Joel Koshy created KAFKA-2664:
---------------------------------
Summary: Adding a new metric with several pre-existing metrics is
very expensive
Key: KAFKA-2664
URL: https://issues.apache.org/jira/browse/KAFKA-2664
Project: Kafka
Issue Type: Bug
Reporter: Joel Koshy
Fix For: 0.9.0.1
I know the summary sounds expected, but we recently ran into a socket server
request queue backup that I suspect was caused by a combination of improperly
implemented applications that reconnect with a different (random) client-id
each time; and the fact that for quotas we now register a new quota metric-set
for each client-id.
So here is what happened: a broker went down and a handful of other brokers
starting seeing queue times go up significantly. This caused the request queue
to backup, which caused socket timeouts and a further deluge of reconnects.
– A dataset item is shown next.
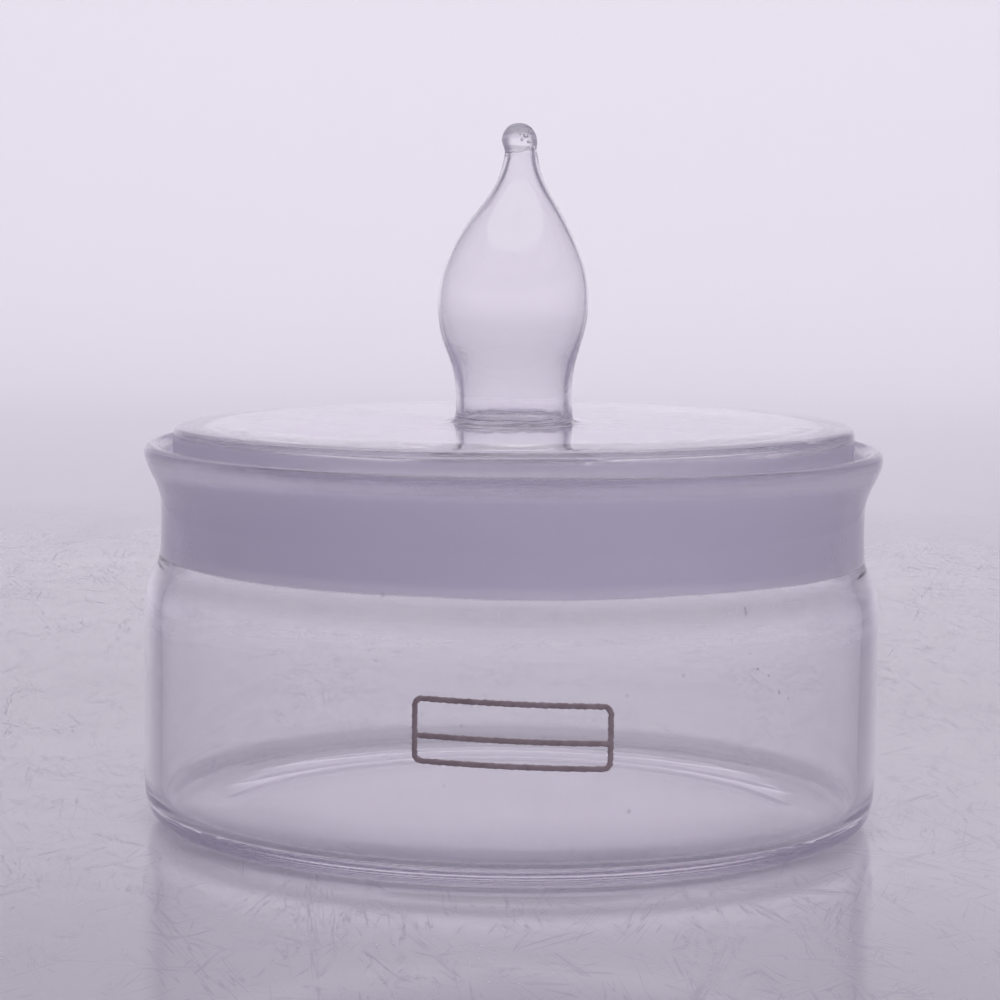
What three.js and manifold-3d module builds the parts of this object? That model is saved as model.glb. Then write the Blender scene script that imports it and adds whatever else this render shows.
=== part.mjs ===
// Low-form glass weighing bottle with a ground-in hollow stopper.
// Millimetres, +Z up, origin at the centre of the flat base.
//
// The bottle is one piece of clear glass: flat base, rounded heel, straight
// wall, shoulder, a necked-in collar whose bore is ground to a taper, and a
// flared fire-polished rim. The stopper is a shallow inverted cup, open below:
// a flat top plate with a tapered ground skirt. A blown hollow knob stands on
// the plate and is sealed at its tip by a solid bead of glass. A fired enamel
// writing frame sits on the front of the wall.

import * as THREE from 'three';
import { mergeVertices } from 'three/addons/utils/BufferGeometryUtils.js';
import Module from 'manifold-3d';

// ---------------------------------------------------------------- sizes (mm)
const WALL_R = 35.0;        // outside radius of the straight wall (70 mm bottle)
const RIM_R = 35.07;        // outside radius of the flared rim
const RIM_Z = 36.0;         // height of the rim
const NECK_R = 33.45;       // outside radius of the ground collar
const HEEL_R = 33.0;        // radius of the flat contact face of the base
const FLOOR_Z = 1.9;        // thickness of the base
const WALL = 1.7;           // thickness of the straight wall

const GROUND_LOW = 25.5;    // lower end of the ground taper
const GROUND_TOP = 33.8;    // upper end of the ground bore
const TAPER = 0.05;         // radius gained per mm of height (taper 1 : 10)
const BORE_LOW_R = 31.87;   // bore radius at the lower end of the taper
const RUN = 0.04;           // radial clearance between stopper and bore
const SKIRT_LOW = 25.9;     // lower end of the stopper's skirt

const PLATE_TOP = 38.1;     // upper face of the stopper plate
const PLATE_T = 1.9;        // plate thickness
const SKIRT_T = 1.6;        // skirt thickness
const STOPPER_LOW_R = BORE_LOW_R - RUN;

const KNOB_SEAL_Z = 63.6;   // where the bead closes the blown knob
const BEAD_R = 1.65;
const BEAD_Z = 64.75;

const MARK_HALF_W = 8.7;    // half width of the enamel frame along the wall
const MARK_HALF_H = 2.95;   // half height
const MARK_X = 0.25;        // centre, measured round the wall from the front
const MARK_Z = 14.0;
const MARK_STROKE = 0.5;
const MARK_SLOPE = -0.035;  // the fired frame sits a little out of level
const MARK_IN = 35.005;
const MARK_OUT = 35.065;

const SEGS = 64;            // facets round the bottle and the stopper
const KNOB_SEGS = 28;
const BEAD_SEGS = 20;

// ------------------------------------------------------------------ helpers
const bore = (z) => BORE_LOW_R + TAPER * (z - GROUND_LOW);
const cone = (z) => STOPPER_LOW_R + TAPER * (z - GROUND_LOW);

// Shared vertices, no collapsed triangles, faces pointing outwards.
function tidy(geometry) {
  const g = geometry.clone();
  for (const name of Object.keys(g.attributes)) if (name !== 'position') g.deleteAttribute(name);
  const merged = mergeVertices(g, 1e-4);
  const p = merged.attributes.position;
  const index = merged.index.array;
  const kept = [];
  let volume = 0;
  const a = new THREE.Vector3();
  const b = new THREE.Vector3();
  const c = new THREE.Vector3();
  for (let i = 0; i < index.length; i += 3) {
    const [u, v, w] = [index[i], index[i + 1], index[i + 2]];
    if (u === v || v === w || w === u) continue;
    kept.push(u, v, w);
    a.fromBufferAttribute(p, u);
    b.fromBufferAttribute(p, v);
    c.fromBufferAttribute(p, w);
    volume += a.dot(b.clone().cross(c)) / 6;
  }
  if (volume < 0) for (let i = 0; i < kept.length; i += 3) [kept[i + 1], kept[i + 2]] = [kept[i + 2], kept[i + 1]];
  merged.setIndex(kept);
  merged.computeVertexNormals();
  return merged;
}

// A profile of [radius, height] pairs turned about the vertical axis.
function turned(profile, segments) {
  const g = new THREE.LatheGeometry(profile.map(([r, z]) => new THREE.Vector2(r, z)), segments);
  g.rotateX(Math.PI / 2);
  return tidy(g);
}

// A bar that follows the facets of the wall from angle a0 to a1, between two
// radii, standing from z0 to z1. Angles run from the front towards +X.
function wallBar(a0, a1, z0, z1) {
  const step = (2 * Math.PI) / SEGS;
  const onFacet = (r, a) => {
    const k = Math.floor(a / step + 1e-9);
    return (r * Math.cos(step / 2)) / Math.cos(a - (k + 0.5) * step);
  };
  const angles = [a0];
  for (let k = Math.ceil(a0 / step + 1e-6); k * step < a1 - 1e-6; k++) angles.push(k * step);
  angles.push(a1);
  const at = (r, a) => new THREE.Vector2(onFacet(r, a) * Math.sin(a), -onFacet(r, a) * Math.cos(a));
  const shape = new THREE.Shape([
    ...angles.map((a) => at(MARK_OUT, a)),
    ...angles.slice().reverse().map((a) => at(MARK_IN, a)),
  ]);
  const g = new THREE.ExtrudeGeometry(shape, { depth: z1 - z0, bevelEnabled: false });
  g.translate(0, 0, z0);
  return tidy(g);
}

const wasm = await Module();
wasm.setup();

function toManifold(geometry) {
  return new wasm.Manifold(new wasm.Mesh({
    numProp: 3,
    vertProperties: new Float32Array(geometry.attributes.position.array),
    triVerts: new Uint32Array(geometry.index.array),
  }));
}

function fromManifold(solid) {
  const mesh = solid.getMesh();
  const g = new THREE.BufferGeometry();
  g.setAttribute('position', new THREE.BufferAttribute(new Float32Array(mesh.vertProperties), 3));
  g.setIndex(new THREE.BufferAttribute(new Uint32Array(mesh.triVerts), 1));
  return tidy(g);
}

// ----------------------------------------------------------------- the bottle
const wallIn = WALL_R - WALL;
const bottleProfile = [
  // underside and heel
  [0, 0], [HEEL_R, 0], [33.8, 0.16], [34.35, 0.45], [34.72, 0.9], [34.94, 1.6], [WALL_R, 2.6],
  // straight wall, shoulder and the necked-in collar
  [WALL_R, 21.4], [34.92, 22.4], [34.66, 23.35], [34.15, 24.15], [33.7, 24.75], [NECK_R, 25.9],
  [NECK_R, 30.6], [33.62, 31.5], [33.98, 32.4], [34.62, 33.6], [34.97, 34.5], [RIM_R, 35.3],
  // rounded rim
  [34.85, 35.85], [34.35, RIM_Z], [33.8, 35.75],
  // flared mouth, ground bore, shoulder inside
  [33.2, 34.95], [bore(GROUND_TOP), GROUND_TOP], [BORE_LOW_R, GROUND_LOW], [32.0, 24.6],
  [32.75, 23.4], [33.2, 22.2], [wallIn, 21.0],
  // inside wall, rounded inner heel and floor
  [wallIn, 5.4], [33.2, 4.2], [32.9, 3.1], [32.3, 2.35], [31.4, FLOOR_Z], [0, FLOOR_Z],
];

// ---------------------------------------------------------------- the stopper
const skirtInLow = STOPPER_LOW_R - SKIRT_T;
const underPlate = PLATE_TOP - PLATE_T;
const stopperProfile = [
  // underside of the plate, then down the inside of the skirt
  [0, underPlate], [28.6, underPlate], [29.9, 35.8], [30.5, 34.7], [skirtInLow, SKIRT_LOW + 0.35],
  // rounded lower edge of the skirt
  [skirtInLow + 0.35, SKIRT_LOW], [STOPPER_LOW_R - 0.25, SKIRT_LOW], [cone(SKIRT_LOW + 0.3), SKIRT_LOW + 0.3],
  // ground cone and the plain wall above it
  [cone(35.6), 35.6], [32.36, 36.8], [32.18, 37.4], [31.75, 37.72],
  // top plate, falling off slightly towards the edge
  [31.2, 37.82], [29.2, 37.94], [27.2, 38.05], [25.8, PLATE_TOP], [0, PLATE_TOP],
];

// ------------------------------------------------------------------- the knob
// Height, outside radius and wall of the blown knob.
const knobStations = [
  [PLATE_TOP, 6.0, 1.15], [38.5, 5.68, 0.85], [39.4, 5.52, 0.75], [41.3, 5.53, 0.7],
  [43.5, 5.84, 0.6], [45.7, 6.58, 0.45], [47.9, 7.05, 0.37], [50.1, 7.12, 0.35],
  [52.3, 6.82, 0.35], [54.5, 6.04, 0.38], [56.6, 4.91, 0.45], [58.8, 3.44, 0.5],
  [60.9, 2.2, 0.52], [62.2, 1.8, 0.6],
];
const knobProfile = [
  ...knobStations.map(([z, r]) => [r, z]),
  [1.56, KNOB_SEAL_Z], [0, KNOB_SEAL_Z], [0, 63.2],
  ...knobStations.slice().reverse().map(([z, r, t]) => [r - t, z]),
  [knobStations[0][1], knobStations[0][0]],
];

const beadProfile = [[0, KNOB_SEAL_Z]];
for (let i = 0; i <= 6; i++) {
  const start = Math.asin((KNOB_SEAL_Z - BEAD_Z) / BEAD_R);
  const t = start + ((Math.PI / 2 - start) * i) / 6;
  beadProfile.push([i === 6 ? 0 : BEAD_R * Math.cos(t), BEAD_Z + BEAD_R * Math.sin(t)]);
}

// ------------------------------------------------------------ the enamel mark
const turn = (s) => s / WALL_R;
const left = turn(MARK_X - MARK_HALF_W);
const right = turn(MARK_X + MARK_HALF_W);
const low = MARK_Z - MARK_HALF_H;
const high = MARK_Z + MARK_HALF_H;
const lineLow = MARK_Z - 0.75;
let frame = toManifold(wallBar(left, right, high - MARK_STROKE, high));
for (const bar of [
  wallBar(left, right, low, low + MARK_STROKE),
  wallBar(left, right, lineLow, lineLow + MARK_STROKE),
  wallBar(left, left + turn(MARK_STROKE), low, high),
  wallBar(right - turn(MARK_STROKE), right, low, high),
]) frame = frame.add(toManifold(bar));
const frameGeometry = fromManifold(frame);
const fp = frameGeometry.attributes.position;
for (let i = 0; i < fp.count; i++) fp.setZ(i, fp.getZ(i) + MARK_SLOPE * fp.getX(i));
frameGeometry.computeVertexNormals();

// ------------------------------------------------------------------ materials
const clearGlass = new THREE.MeshStandardMaterial({
  color: 0xdfdde9, roughness: 0.05, metalness: 0, transparent: true, opacity: 0.35,
});
const groundGlass = new THREE.MeshStandardMaterial({
  color: 0xb4aec2, roughness: 0.55, metalness: 0, transparent: true, opacity: 0.6,
});
const enamel = new THREE.MeshStandardMaterial({ color: 0x6f6066, roughness: 0.5, metalness: 0 });

function piece(name, geometry, material) {
  const mesh = new THREE.Mesh(geometry, material);
  mesh.name = name;
  return mesh;
}

// ------------------------------------------------------------------- assembly
const bottle = new THREE.Group();
bottle.add(
  piece('bottle_body', turned(bottleProfile, SEGS), clearGlass),
  piece('enamel_frame', frameGeometry, enamel),
);

const stopper = new THREE.Group();
stopper.add(
  piece('stopper_shell', turned(stopperProfile, SEGS), groundGlass),
  piece('knob_bulb', turned(knobProfile, KNOB_SEGS), clearGlass),
  piece('knob_bead', turned(beadProfile, BEAD_SEGS), clearGlass),
);

const root = new THREE.Group();
root.add(bottle, stopper);

export default root;
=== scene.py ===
import bpy, math
import numpy as np
from mathutils import Vector, Matrix, noise


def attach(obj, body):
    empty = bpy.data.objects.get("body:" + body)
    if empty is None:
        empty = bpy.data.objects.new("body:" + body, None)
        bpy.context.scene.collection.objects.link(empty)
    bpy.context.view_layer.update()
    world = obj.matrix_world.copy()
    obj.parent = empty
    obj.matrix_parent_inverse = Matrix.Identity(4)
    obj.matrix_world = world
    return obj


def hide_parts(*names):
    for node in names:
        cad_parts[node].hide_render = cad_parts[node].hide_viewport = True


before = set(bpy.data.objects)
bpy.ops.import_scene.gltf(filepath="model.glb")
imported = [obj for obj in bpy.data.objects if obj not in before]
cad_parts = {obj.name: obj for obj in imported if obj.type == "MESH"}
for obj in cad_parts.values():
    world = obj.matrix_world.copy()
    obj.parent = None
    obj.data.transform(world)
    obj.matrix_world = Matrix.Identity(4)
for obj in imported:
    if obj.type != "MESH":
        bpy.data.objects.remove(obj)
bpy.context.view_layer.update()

MM = 0.001
rng = np.random.default_rng(702)
scene = bpy.context.scene


# ------------------------------------------------------------------ helpers
def chaikin(points, labels, rounds):
    """Cuts the corners of an open run of points. Each new point keeps the label of the corner it comes from."""
    pts, lab = np.array(points, float), list(labels)
    for _ in range(rounds):
        out, names = [pts[0]], [lab[0]]
        for i in range(len(pts) - 1):
            a, b = pts[i], pts[i + 1]
            out += [0.75 * a + 0.25 * b, 0.25 * a + 0.75 * b]
            names += [lab[i], lab[i + 1]]
        out.append(pts[-1])
        names.append(lab[-1])
        pts, lab = np.array(out), names
    return pts, lab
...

The
only way we could get out of this was to fire-wall the broker and downgrade to
a version without quotas (or I think it would have worked to just restart the
broker).
My guess is that there were a ton of pre-existing client-id metrics. I don’t
know for sure but I’m basing that on the fact that there were several new
unique client-ids showing up in the public access logs and request local times
for fetches started going up inexplicably. (It would have been useful to have a
metric for the number of metrics.) So it turns out that in the above scenario
(with say 50k pre-existing client-ids), the avg local time for fetch can go up
to the order of 50-100ms (at least with tests on a linux box) largely due to
the time taken to create new metrics; and that’s because we use a copy-on-write
map underneath. If you have enough (say, hundreds) of clients re-connecting at
the same time with new client-id's, that can cause the request queues to start
backing up and the overall queuing system to become unstable; and the line
starts to spill out of the building.
I think this is a fairly new scenario with quotas - i.e., I don’t think the
past per-X metrics (per-topic for e.g.,) creation rate would ever come this
close.
To be clear, the clients are clearly doing the wrong thing but I think the
broker can and should protect itself adequately against such rogue scenarios.